The Psychology of Service Excellence

The difference between attending industry conferences now and five years ago is the quality of user cases. Organisations are now motoring on their customer agendas. And it is no longer just the same, well regarded brands up there on stage. The quest for service excellence is spreading far and wide. Recently we’ve been wowed by stories from sources as diverse as Barclays, Sureflap, DFS and Nationwide.

For those still climbing the foothills of their particular mountain, there are a few principles around becoming a quality organisation focussed on service excellence that are worth acting on.

Many organisations have used the Jim Collins language of ‘good to great’ to develop their roadmap. The best ones recognise that isolated initiatives have limited impact and quickly become footnotes in the history of corporate change. Instead they think more broadly about aligning ambitions with the right competencies, workflow and daily behaviour.

Take the contact centre as a case in point.

Traditional quality management was often divisive. It drove a wedge between advisors and those who evaluated their customer engagements. Trust was low. The evaluation process was hard work with little real value to anyone.

Moreover things seldom really improved from the advisor’s’ perspective. Having listened many times over to the same issues that customers face, it must seem so obvious that the organisation needs to fix things. Anyone can see that it’s cheaper to remove the reasons why a customer needs customer service than to keep tripping over the same old mistake.

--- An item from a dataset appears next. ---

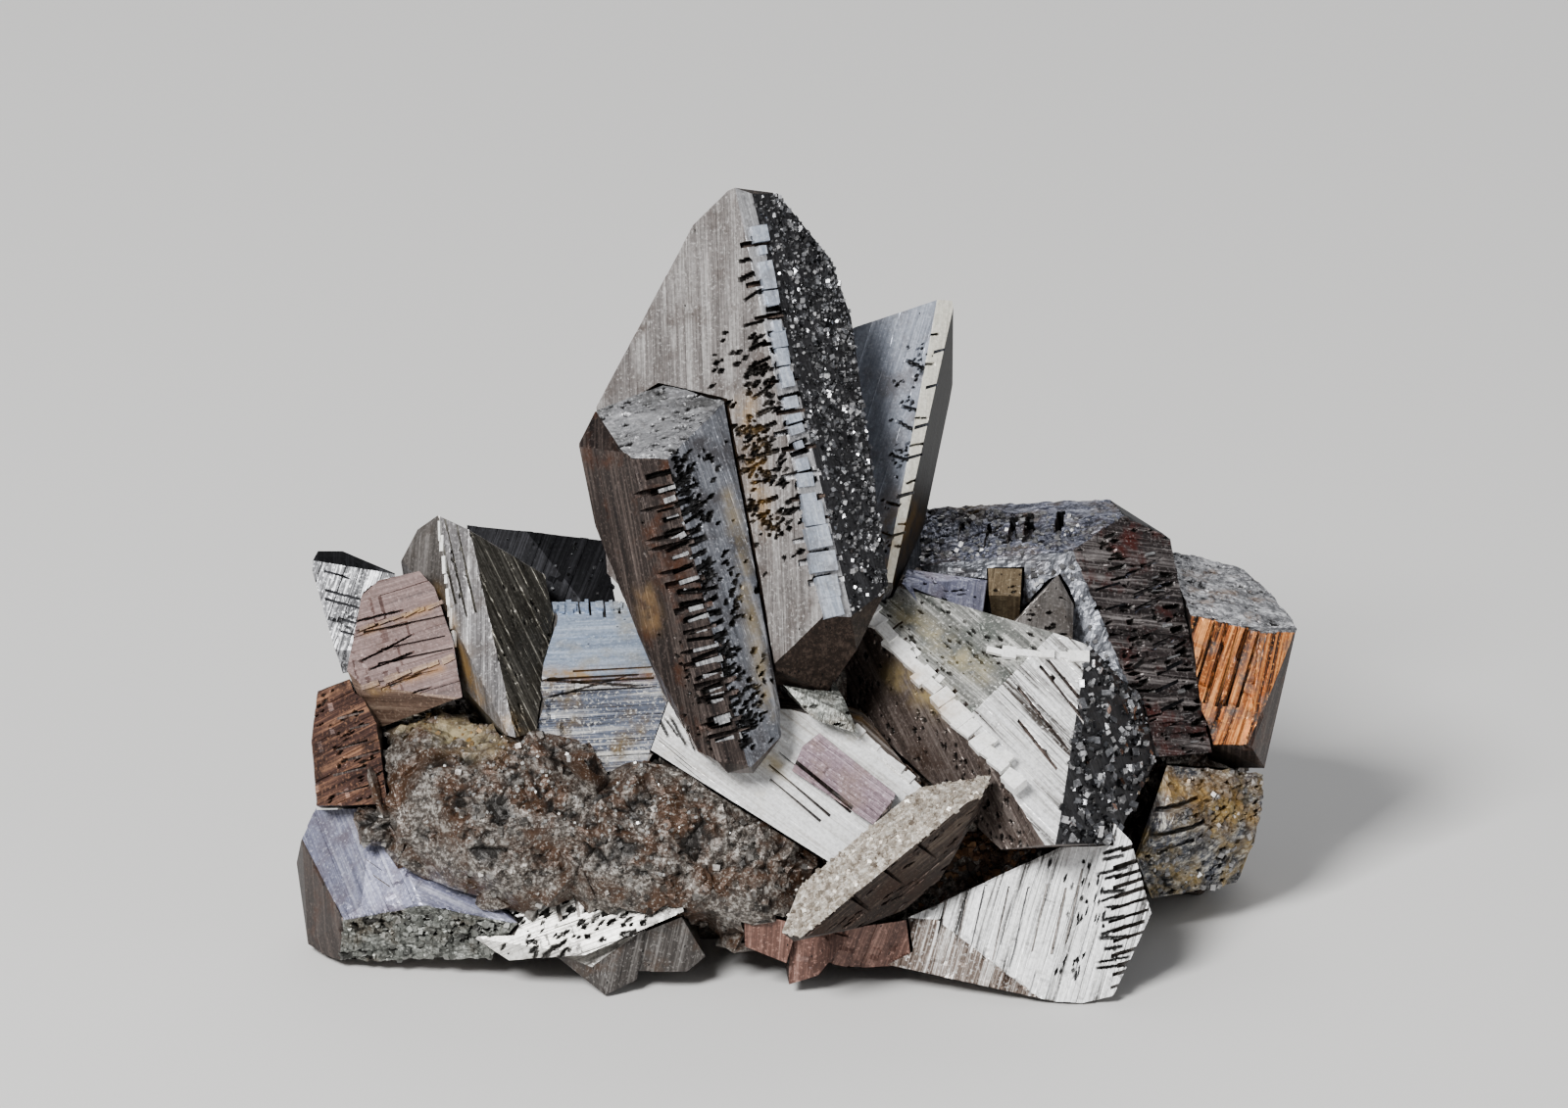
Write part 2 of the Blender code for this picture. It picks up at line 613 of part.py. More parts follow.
crystal(
    "rear_tablet", DUSTY_PINK,
    corners=[
        (-36, -3, -20), (-25, -0.5, -22), (-19, -6, -32), (-31, -9, -34),
        (-38, -24, -12), (-18, -26, -14), (-19, -28, -28), (-35, -28, -27),
    ],
    marks=[
        slots((-26, -10, -33), (-27, -24, -28), 5, (1, 0.1, 0.1), 10, 0.6, 0.7, 73,
              (-28, -14, -20)),
    ],
)

crystal(
    "rear_block", LAVENDER,
    corners=[
        (27, -7, -25), (40, -9, -24), (41, -16, -37), (28, -14, -39),
        (24, -28, -14), (43, -28, -16), (42, -34, -31), (27, -33, -33),
    ],
)

# ---------------------------------------------------------------------------------------------
# The matrix
# ---------------------------------------------------------------------------------------------
MATRIX_LUMPS = [
    # (x, y, z) of the middle, the half sizes along x, y and z, and how many grains stand on it
    ((-2, 7, 10), (42, 20, 15), 4),
    ((-27, -10, 15.5), (14, 11, 9.5), 16),
    ((-13, -13, 13.5), (14, 9.5, 8.8), 12),
    ((-3, -14.5, 11.5), (9, 8, 7.6), 6),
    ((-35, -5, 15), (9, 11, 9), 6),
    ((-36, 4, 11), (10, 14, 12.5), 3),
    ((-22, 10, 17), (16, 12, 13), 0),
    ((16, 1, 13), (15, 12, 11), 4),
    ((14, -7, 7), (18, 8, 8), 6),
    ((0, 9, 25), (15, 13, 14), 0),
    ((27, 12, 18), (15, 13, 13), 0),
    ((24, 14, 27), (14, 10, 8), 2),
    ((39, 12, 11), (9, 12, 12.5), 4),
    ((2, 20, 10), (34, 11, 13), 5),
]


def lump(middle, half_sizes, number):
    """A rough ball stretched to its half sizes, its points moved in or out on their rays."""
    bm = bmesh.new()
    bmesh.ops.create_icosphere(bm, subdivisions=3, radius=1.0)
    place_in_noise = Vector((number * 7.3, number * 3.1, 1.7))
    for vertex in bm.verts:
        swell = noise.noise(vertex.co * LUMP_WAVES + place_in_noise)
        crag = noise.noise(vertex.co * CRAG_WAVES + place_in_noise)
        reach = 1.0 + LUMP_SWELL * swell + CRAG_DEPTH * crag
        vertex.co = Vector(middle) + Vector(c * s * reach for c, s in zip(vertex.co, half_sizes))
    return bm


def grain(middle, half_sizes, rng):
    """An angular ore grain: the hull of a few points of a lump, so that its faces are flat."""
    ray = Vector((rng.gauss(0, 1), rng.gauss(0, 1), rng.gauss(0, 1))).normalized()
    spot = Vector(middle) + Vector(c * s * GRAIN_SEAT for c, s in zip(ray, half_sizes))
    size = rng.uniform(*GRAIN_SIZES)
    bm = bmesh.new()
    for _ in range(GRAIN_CORNERS):
        corner = Vector((rng.gauss(0, 1), rng.gauss(0, 1), rng.gauss(0, 1))).normalized()
        bm.verts.new(spot + corner * size)
    hull = bmesh.ops.convex_hull(bm, input=bm.verts[:])
    buried = [item for item in hull["geom_interior"] if isinstance(item, bmesh.types.BMVert)]
    bmesh.ops.delete(bm, geom=buried, context="VERTS")
    bmesh.ops.recalc_face_normals(bm, faces=bm.faces[:])
    return bm


def matrix(material):
    """The ore: rough lumps and angular grains grown into one, with room for the crystals."""
    rng = random.Random(81)
    lumps = []
    grains = []
    for middle, half_sizes, count in MATRIX_LUMPS:
        lumps.append(lump(middle, half_sizes, len(lumps)))
        grains.extend(grain(middle, half_sizes, rng) for _ in range(count))
    piece = as_object("matrix", lumps.pop(0))
    combine(piece, [as_cutter("growth", growth) for growth in lumps + grains], "UNION")
    combine(piece, neighbours, "DIFFERENCE")
    finish_piece(piece, material)


matrix(ORE_CRUST)

for helper in [item for item in bpy.data.objects if item.hide_render]:
    bpy.data.objects.remove(helper)
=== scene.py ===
"""Finishes of an arsenopyrite cluster: striated metallic crystals grown together on rough ore.

Each crystal is worked in millimetres, from its own solid in the frame. Its flat faces are split
into laths along their striations, pits and notches are sunk in them and ledges stand on them.
Grains are grown on the faces by Geometry Nodes, and the materials follow the striations.
"""

from collections import namedtuple
import math

import bmesh
import bpy
import numpy as np
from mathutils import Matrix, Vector, noise


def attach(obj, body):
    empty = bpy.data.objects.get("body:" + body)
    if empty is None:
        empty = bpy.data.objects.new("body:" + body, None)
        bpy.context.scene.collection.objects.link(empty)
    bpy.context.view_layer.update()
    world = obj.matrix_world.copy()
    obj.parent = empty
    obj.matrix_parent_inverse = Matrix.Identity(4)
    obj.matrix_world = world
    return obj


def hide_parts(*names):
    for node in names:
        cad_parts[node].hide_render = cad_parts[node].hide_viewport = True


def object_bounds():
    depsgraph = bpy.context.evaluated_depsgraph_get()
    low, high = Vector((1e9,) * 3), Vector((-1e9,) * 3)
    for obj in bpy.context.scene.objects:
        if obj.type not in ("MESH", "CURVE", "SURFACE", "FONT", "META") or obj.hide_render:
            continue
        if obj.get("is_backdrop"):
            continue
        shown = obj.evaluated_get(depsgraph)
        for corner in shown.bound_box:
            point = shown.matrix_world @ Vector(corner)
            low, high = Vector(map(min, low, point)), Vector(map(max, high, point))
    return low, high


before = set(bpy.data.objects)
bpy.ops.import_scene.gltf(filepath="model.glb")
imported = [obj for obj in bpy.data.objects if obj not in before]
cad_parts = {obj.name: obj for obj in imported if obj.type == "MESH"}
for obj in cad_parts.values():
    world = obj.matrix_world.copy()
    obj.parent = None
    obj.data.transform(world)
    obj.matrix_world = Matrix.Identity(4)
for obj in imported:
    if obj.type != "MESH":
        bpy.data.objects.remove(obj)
cad_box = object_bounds()

# The tall crystal: a flattened prism of arsenopyrite, grey with a pinkish tarnish on its broad
# face. Its front ridge is a row of pale ledges, and its right side is a crust of sparkling grains.
# It grew upwards from the ore, so its striations run along its length.
MILLIMETRE = 0.001
BOARD_LEAN = math.radians(20)
BOARD_HEIGHT = 40.0


def board(across, up, out):
    """A point in millimetres of the board that the cluster is laid out on, which leans back."""
    return np.array((
        across,
        up * math.sin(BOARD_LEAN) - out * math.cos(BOARD_LEAN),
        BOARD_HEIGHT + up * math.cos(BOARD_LEAN) + out * math.sin(BOARD_LEAN),
    ))


def board_way(across, up, out):
    """A direction of the same board, one unit long."""
    way = board(across, up, out) - board(0, 0, 0)
    return way / np.linalg.norm(way)


def closeness(points, start, end, reach, strength=1.0):
    """How near points are to a line across the board: strength on it, and fading over reach."""
    seen = np.stack((points[:, 0], points[:, 1] * math.sin(BOARD_LEAN)
                     + (points[:, 2] - BOARD_HEIGHT) * math.cos(BOARD_LEAN)), 1)
    line = np.subtract(end, start)
    share = np.clip((seen - start) @ line / max(line @ line, 1e-9), 0, 1)
    distance = np.linalg.norm(seen - start - share[:, None] * line, axis=1)
    return strength * np.exp(-(distance / reach) ** 2)


def laid_flat(way, normal):
    """The part of a direction that lies in a face with this normal, one unit long."""
    way = way - normal * (way @ normal)
    return way / np.linalg.norm(way)


def halve_long_edges(points, corners, tags, limit):
    """One pass over the triangles: every edge longer than its triangles' limit is halved."""
    ends = np.sort(np.stack((corners, np.roll(corners, -1, 1)), 2), 2).reshape(-1, 2)
    code, which = np.unique(ends[:, 0] * len(points) + ends[:, 1], return_inverse=True)
    edges = np.stack((code // len(points), code % len(points)), 1)
    allowed = np.full(len(edges), np.inf)
    np.minimum.at(allowed, which.ravel(), np.repeat(limit, 3))
    halved = np.linalg.norm(points[edges[:, 0]] - points[edges[:, 1]], axis=1) > allowed
    if not halved.any():
        return points, corners, tags, False
    middle = np.full(len(edges), -1)
    middle[halved] = len(points) + np.arange(halved.sum())
    points = np.vstack((points, points[edges[halved]].mean(1)))
    mids = middle[which.reshape(-1, 3)]
    count = (mids >= 0).sum(1)
    made = [(corners[count == 0], tags[count == 0])]

    def keep(chosen, *triangles):
        made.extend((np.stack(triangle, 1), tags[chosen]) for triangle in triangles)

    for first in range(3):
        order = [(first + step) % 3 for step in range(3)]
        one = (count == 1) & (mids[:, first] >= 0)
        (a, b, c), m = corners[one][:, order].T, mids[one, first]
        keep(one, (a, m, c), (m, b, c))
        two = (count == 2) & (mids[:, order[2]] < 0)
        (a, b, c), (m, n, _) = corners[two][:, order].T, mids[two][:, order].T
        keep(two, (m, b, n), (a, m, n), (a, n, c))
    every = count == 3
    (a, b, c), (m, n, k) = corners[every].T, mids[every].T
    keep(every, (a, m, k), (m, b, n), (k, n, c), (m, n, k))
    return (points, np.vstack([triangles for triangles, _ in made]),
            np.concatenate([tag for _, tag in made]), True)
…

But that feedback from the customer facing team to those with the power to fix things seldom happened. A certain mindset prevented it. Advisors were there to deal with the next issue. They were therefore too busy to be interrupted and offer insights into how to make things better.

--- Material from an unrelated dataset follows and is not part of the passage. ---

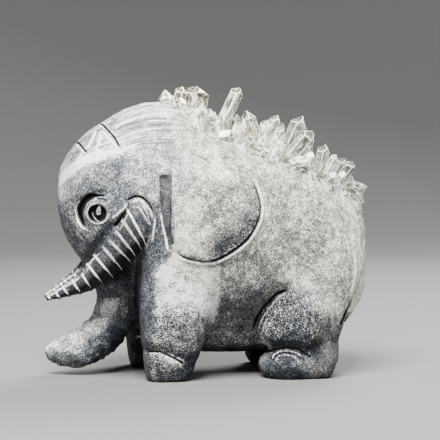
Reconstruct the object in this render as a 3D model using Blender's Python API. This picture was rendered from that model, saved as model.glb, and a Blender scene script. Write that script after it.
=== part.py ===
"""Stone elephant carved from one block, with the quartz points of the block left standing on its back.

The head points to -X, its left side to -Y, and +Z is up. The origin is on the ground, at the middle of
the overall box. Every coordinate of the figure below is written in millimetres at the real size of
109 mm from tusk tip to tail, and follows FIGURE_LENGTH.
"""

import math
import random

import bmesh
import bpy
import numpy as np
from mathutils import Vector, noise
from mathutils.bvhtree import BVHTree

MM = 0.001

# The figure: all of its forms keep their proportions to its length
FIGURE_LENGTH = 109.0 * MM
UNIT = FIGURE_LENGTH / 109.0

# How finely the forms are merged, and how many faces the finished carving keeps
BLOCK_VOXEL = 1.0 * UNIT
BLOCK_SMOOTHING = 22
CARVING_VOXEL = 0.62 * UNIT
CARVING_SMOOTHING = 7
CARVING_FACES = 7000
SHARP_EDGE_DEGREES = 50.0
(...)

Whether this looks like poor resource planning is a matter of debate. Some would argue that the efficiency agenda, so well loved by contact centre leaders over the years, is still basically the only way to stay in financial control of a people based business. Therefore the role of the advisor is to get through as many customer interactions to a certain standard as defined in the quality evaluation process. Surely team leaders can spot any issues and escalate them?

Others see effectiveness as a better point of focus. It’s the way in which the whole contact centre is able to raise its game by becoming outcome focussed. Of course this raises the question of whose outcomes need the most attention. Is it the organisation, the customer, the regulator or even the employee?

This is why the management of quality hinges on how you define its scope and focus. Traditionally this is an inside-out perspective. But if service excellence really matters then a more balanced view is needed. One that includes the voice of the customer and a willingness to invest both time and resources into ensuring that ‘the dumb things we keep doing to customers’ gets sorted out.

Moreover the personal motivation to embody service excellence cannot be sustained over the long run when things remain mediocre. This is the psychology of service excellence. Signs that an organisation cannot learn, get smarter or fix stuff in order to make things easier for the customer, eventually erodes any enthusiasm to be personally and collectively brilliant. Instead an unspoken acceptance of the status quo takes over.

If it’s true that employee engagement drives customer engagement, then the reverse is also true. Employee indifference generates customer indifference as well. So make sure that your culture and capability is aligned to climbing the path towards service excellence. This begins with re imagining how your quality management needs to work.